二、穿越近代低潮的中华文明展示发展新规律
  一路领先发展的中华文明,在几千年路途上散发着灿烂光彩,启迪着本国和世界其他人民的思维。但是,中华文明在近代却经历了一个蒙尘受辱时期。准确认识中华民族历史上这一段蒙尘受辱转而奋斗崛起的历程,不仅涉及对近代历史发展规律的基本看法,也牵涉对中华文明现实前景和未来走向的认同和自信。科学认识中国近代史的这一段曲折发展,意义重大。
  第一,正确认识中华文明在近代蒙尘转而奋斗崛起的历史进程。
  在国际共产主义运动史和社会主义史上,最近70余年出现了一项不可回避的重大研究课题:经济文化相对落后的国家首先取得社会主义革命胜利。在这一课题中看,中华文明经历的一段蒙尘和不振的近代史,可以从中华文明发展大的历史节奏中得到较好解释。
  认识中华文明的世界历史地位,首先要正确认识中华文明在近代蒙尘的历史原因。一个长期领先发展的世界文明,为什么在1840年以后半个多世纪时间里,一步一步堕入殖民地半殖民地的深渊,为什么这期间中华仁人志士的奋斗和救亡接连不断失败?这是第一个需要做出科学回答的问题。第二个需要科学回答的问题是:为什么自1921年中国共产党成立,中国人民、中华民族的命运就发生了根本变化,迎来了光荣奋斗的新阶段,从1949年10月1日至今成为走向中华民族伟大复兴的历史?对于这两个问题的不同回答,实际上决定了对于中华文明发展规律的不同理解。

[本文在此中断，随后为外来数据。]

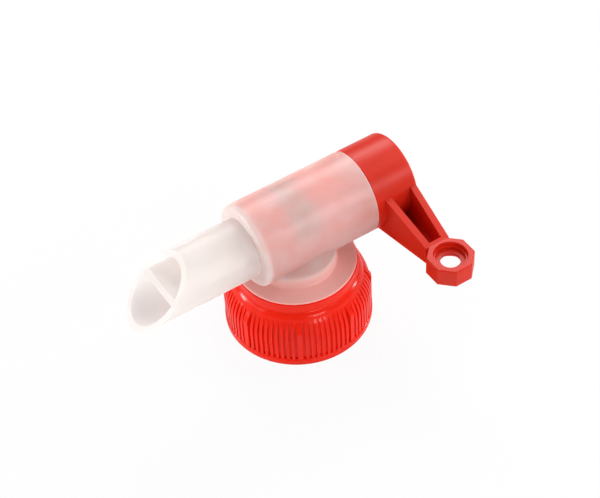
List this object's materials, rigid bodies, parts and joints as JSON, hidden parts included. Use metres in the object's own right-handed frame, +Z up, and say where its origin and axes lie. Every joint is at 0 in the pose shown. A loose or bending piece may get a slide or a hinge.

  对这两个关于中华文明近代发展史的根本问题,习近平做出了科学回答:“为了拯救民族危亡,中国人民奋起反抗,仁人志士奔走呐喊,太平天国运动、戊戌变法、义和团运动、辛亥革命接连而起,各种救国方案轮番出台,但都以失败而告终。中国迫切需要新的思想引领救亡运动,迫切需要新的组织凝聚革命力量。”
  中华文明蒙尘、各种斗争失败主要有以下两方面原因:
  一是中国的救亡运动缺少新的思想引领。在苏俄十月革命以前,面对资本主义世界体系和殖民主义侵略,中华文明缺少一个科学的思想体系来指导人民大众识破侵略势力的来龙去脉;当时占统治地位的封建主义思想意识已经腐朽,根本不是西方资本主义思想的对手。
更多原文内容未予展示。